Task prompt –
Comb the records below for the string "follow" and copy each line where it turns up.

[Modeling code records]
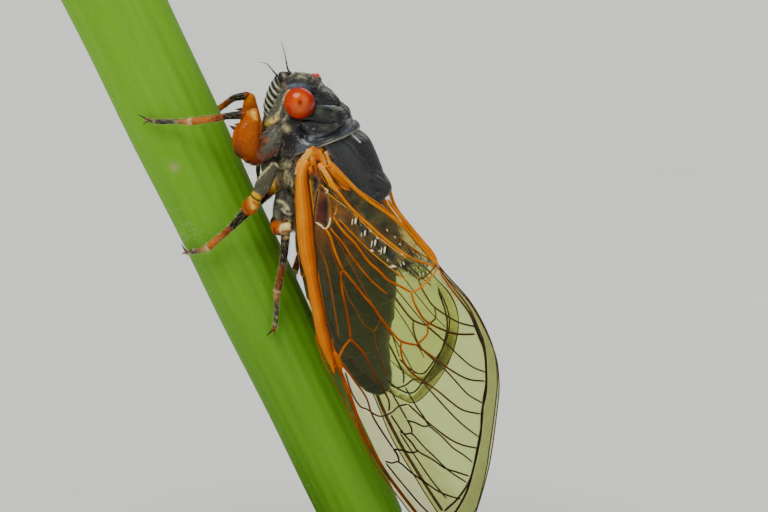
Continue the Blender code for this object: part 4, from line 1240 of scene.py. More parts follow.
def build_abdomen():
    rows, sides = 420, 220
    stations = (
        (-3.2, 0, -1.1, 4.3, 3.2, 2.8),
        (-3.6, 0, -1.1, 4.85, 3.6, 3.1),
        (-5.5, 0, -1.4, 5.4, 3.7, 3.2),
        (-8.5, 0, -1.75, 5.0, 3.75, 3.2),
        (-11.5, 0, -2.0, 4.1, 3.55, 3.3),
        (-13.5, 0, -2.1, 3.3, 3.3, 3.15),
        (-15.5, 0, -2.2, 2.3, 2.7, 2.6),
        (-17.6, 0, -2.2, 1.7, 2.0, 1.9),
        (-19.2, 0, -2.1, 1.2, 1.4, 1.1),
        (-19.95, 0, -2.1, 0.35, 0.45, 0.35),
    )
    points, faces = capped(lofted(stations, rows, sides))
    faces, normal = outward(points, faces, (points + 2) * (0, 0, 1))
    x, y, z = points.T
    joints = np.array((-3.3, -5.3, -7.4, -9.6, -11.8, -13.8, -15.6, -17.2, -18.7))
    which = np.clip(np.searchsorted(-joints, -x) - 1, 0, len(joints) - 1)
    start = joints[which]
    end = np.append(joints, -20.2)[which + 1]
    part = np.clip((start - x) / (start - end), 0, 1)
    size = np.interp(x, (-20, -17, -12), (0.3, 0.6, 1.0))
    height = size * (0.16 * part**1.5 - 0.1 * step(0.93, 1.0, part))
    height += 0.02 * waves(points, 0.8, 61) + 0.008 * np.sin(x * 40) * size
    fold = step(-2.6, -3.0, z) * step(-4.4, -3.8, z) * bell(np.abs(y), 2.6, 0.25)
    height -= 0.25 * fold * size
    points = points + normal * height[:, None]
    tint = plain((0.012, 0.012, 0.012), points)
    under = step(-3.9, -4.3, z) * step(-19, -17, x)
    tint = painted(
        tint,
        (under * 0.6, (0.1, 0.05, 0.02)),
        (step(0.72, 0.9, part) * under, AMBER),
        (step(0.85, 0.97, part) * (1 - under) * 0.5, (0.1, 0.055, 0.02)),
        (step(0.2, 1.1, waves(points, 1.4, 62)) * 0.4 * (1 - under), (0.03, 0.03, 0.026)),
    )
    piece("abdomen_shell", points, faces, "shell", "shell_black", ["abdomen"], tint=tint,
          dust=np.full(len(points), 0.12))
    coat("abdomen_down", points, all_normals(points, faces), (x < -3.6) * 1.0, 2200,
        (-1.0, 0.0, 0.0), 0.3,
         0.006, (0.3, 0.28, 0.2), 46, "shell_black", 0.3)


# Legs


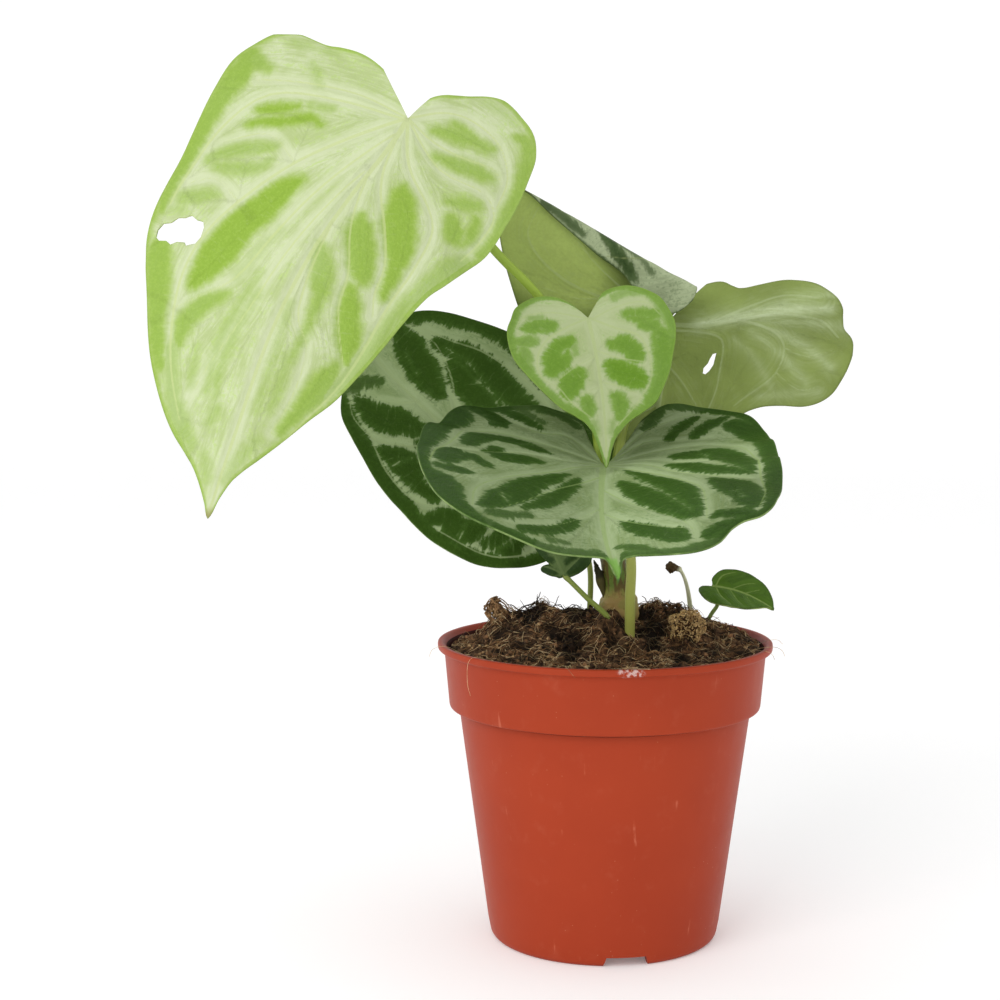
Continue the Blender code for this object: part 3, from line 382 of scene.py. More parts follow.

Task answer –
Continue the Blender code for this object: part 4, from line 1240 of scene.py. More parts follow.
Continue the Blender code for this object: part 3, from line 382 of scene.py. More parts follow.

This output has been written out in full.